→ **The problem**: Output, word for word, every line from the start of the listing down to and including the line that contains "add(rail_screw)"; include nothing else.

[START OF Data segment]

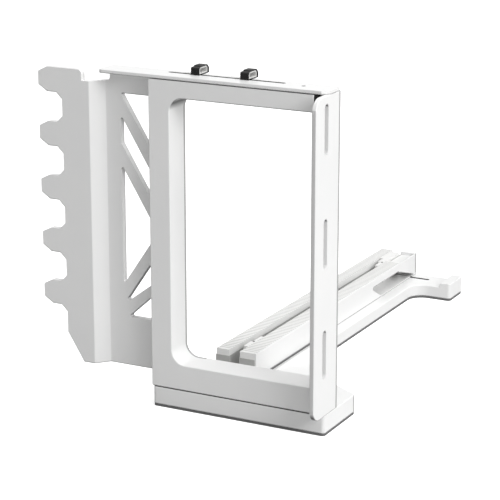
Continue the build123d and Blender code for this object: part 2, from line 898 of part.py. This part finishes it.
with BuildPart() as carrier_washers:
    with Locations(*seats_up(carrier_screw_points, tray_top)):
        Cylinder(washer_radius, washer_thick, align=ABOVE)
        Cylinder(m3_radius + pass_fit, washer_thick, align=ABOVE, mode=Mode.SUBTRACT)

with BuildPart() as rail_screws:
    with Locations(*seats_down(rail_screw_points, arm_top)):
        add(rail_screw)

base.part.label = "base"
export_step(base.part, "parts/base.step")
base_mat.part.label = "base_mat"
export_step(base_mat.part, "parts/base_mat.step")
main_frame.part.label = "main_frame"
export_step(main_frame.part, "parts/main_frame.step")
frame_end_cap.part.label = "frame_end_cap"
export_step(frame_end_cap.part, "parts/frame_end_cap.step")
top_plate.part.label = "top_plate"
export_step(top_plate.part, "parts/top_plate.step")
side_strip.part.label = "side_strip"
export_step(side_strip.part, "parts/side_strip.step")
cable_panel.part.label = "cable_panel"
export_step(cable_panel.part, "parts/cable_panel.step")
rail_gasket.part.label = "rail_gasket"
export_step(rail_gasket.part, "parts/rail_gasket.step")
rail_bracket.part.label = "rail_bracket"
export_step(rail_bracket.part, "parts/rail_bracket.step")
left_rail.part.label = "left_rail"
export_step(left_rail.part, "parts/left_rail.step")
left_rail_pad.part.label = "left_rail_pad"
export_step(left_rail_pad.part, "parts/left_rail_pad.step")
right_rail.part.label = "right_rail"
export_step(right_rail.part, "parts/right_rail.step")
right_rail_pad.part.label = "right_rail_pad"
export_step(right_rail_pad.part, "parts/right_rail_pad.step")
rail_tab_front.part.label = "rail_tab_front"
export_step(rail_tab_front.part, "parts/rail_tab_front.step")
rail_tab_rear.part.label = "rail_tab_rear"
export_step(rail_tab_rear.part, "parts/rail_tab_rear.step")
cable_clip_left.part.label = "cable_clip_left"
export_step(cable_clip_left.part, "parts/cable_clip_left.step")
cable_clip_right.part.label = "cable_clip_right"
export_step(cable_clip_right.part, "parts/cable_clip_right.step")
clip_sleeve_left.part.label = "clip_sleeve_left"
export_step(clip_sleeve_left.part, "parts/clip_sleeve_left.step")
clip_sleeve_right.part.label = "clip_sleeve_right"
export_step(clip_sleeve_right.part, "parts/clip_sleeve_right.step")
clip_nuts.part.label = "clip_nuts"
export_step(clip_nuts.part, "parts/clip_nuts.step")
clip_screws.part.label = "clip_screws"
export_step(clip_screws.part, "parts/clip_screws.step")
plate_screws.part.label = "plate_screws"
export_step(plate_screws.part, "parts/plate_screws.step")
strip_screws_upper.part.label = "strip_screws_upper"
export_step(strip_screws_upper.part, "parts/strip_screws_upper.step")
strip_screws_lower.part.label = "strip_screws_lower"
export_step(strip_screws_lower.part, "parts/strip_screws_lower.step")
frame_screws.part.label = "frame_screws"
export_step(frame_screws.part, "parts/frame_screws.step")
panel_screws.part.label = "panel_screws"
export_step(panel_screws.part, "parts/panel_screws.step")
carrier_screws.part.label = "carrier_screws"
export_step(carrier_screws.part, "parts/carrier_screws.step")
carrier_washers.part.label = "carrier_washers"
export_step(carrier_washers.part, "parts/carrier_washers.step")
rail_screws.part.label = "rail_screws"
export_step(rail_screws.part, "parts/rail_screws.step")
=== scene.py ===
"""Looks of the free-standing graphics card bracket: white moulded and painted parts, black clips.

Metres, in the row frame: X to the right, Y to the rear, Z up, the floor at zero.
Places that get a tint of their own are given in millimetres.
"""

import json
import math

import bpy
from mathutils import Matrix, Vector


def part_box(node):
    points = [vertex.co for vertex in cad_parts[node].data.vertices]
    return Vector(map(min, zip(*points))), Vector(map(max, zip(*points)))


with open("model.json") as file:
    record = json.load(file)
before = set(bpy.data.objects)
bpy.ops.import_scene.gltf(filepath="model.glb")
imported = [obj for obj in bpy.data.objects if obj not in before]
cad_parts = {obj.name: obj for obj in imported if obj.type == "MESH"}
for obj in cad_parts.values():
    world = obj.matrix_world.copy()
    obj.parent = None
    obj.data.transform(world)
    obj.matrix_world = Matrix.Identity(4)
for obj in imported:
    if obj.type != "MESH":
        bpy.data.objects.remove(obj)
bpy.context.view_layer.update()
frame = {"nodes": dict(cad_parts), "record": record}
nodes = frame["nodes"]
scene = bpy.context.scene

MM = 0.001


def box_mm(node):
    """Low and high corner of a node's box, in millimetres."""
    return [[value / MM for value in corner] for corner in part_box(node)]


# Node helpers


def new_shader(name):
    """An empty material with a Principled surface. Returns the material, its tree and the shader."""
    material = bpy.data.materials.new(name)
    material.use_nodes = True
    tree = material.node_tree
    tree.nodes.clear()
    output = tree.nodes.new("ShaderNodeOutputMaterial")
    surface = tree.nodes.new("ShaderNodeBsdfPrincipled")
    tree.links.new(surface.outputs["BSDF"], output.inputs["Surface"])
    return material, tree, surface


def place(tree):
    """Object coordinates, in metres."""
    return tree.nodes.new("ShaderNodeTexCoord").outputs["Object"]


def noise(tree, scale, detail=3.0, roughness=0.5):
    """Grey noise over the object's own coordinates."""
    node = tree.nodes.new("ShaderNodeTexNoise")
    node.inputs["Scale"].default_value = scale
    node.inputs["Detail"].default_value = detail
    node.inputs["Roughness"].default_value = roughness
    tree.links.new(place(tree), node.inputs["Vector"])
    return node.outputs["Fac"]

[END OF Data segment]

→ **Finished answer**:
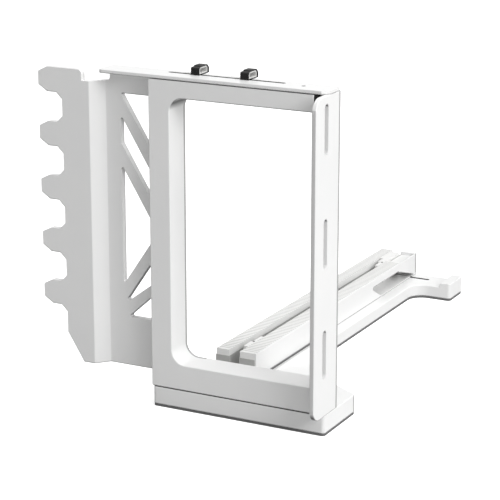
Continue the build123d and Blender code for this object: part 2, from line 898 of part.py. This part finishes it.
with BuildPart() as carrier_washers:
    with Locations(*seats_up(carrier_screw_points, tray_top)):
        Cylinder(washer_radius, washer_thick, align=ABOVE)
        Cylinder(m3_radius + pass_fit, washer_thick, align=ABOVE, mode=Mode.SUBTRACT)

with BuildPart() as rail_screws:
    with Locations(*seats_down(rail_screw_points, arm_top)):
        add(rail_screw)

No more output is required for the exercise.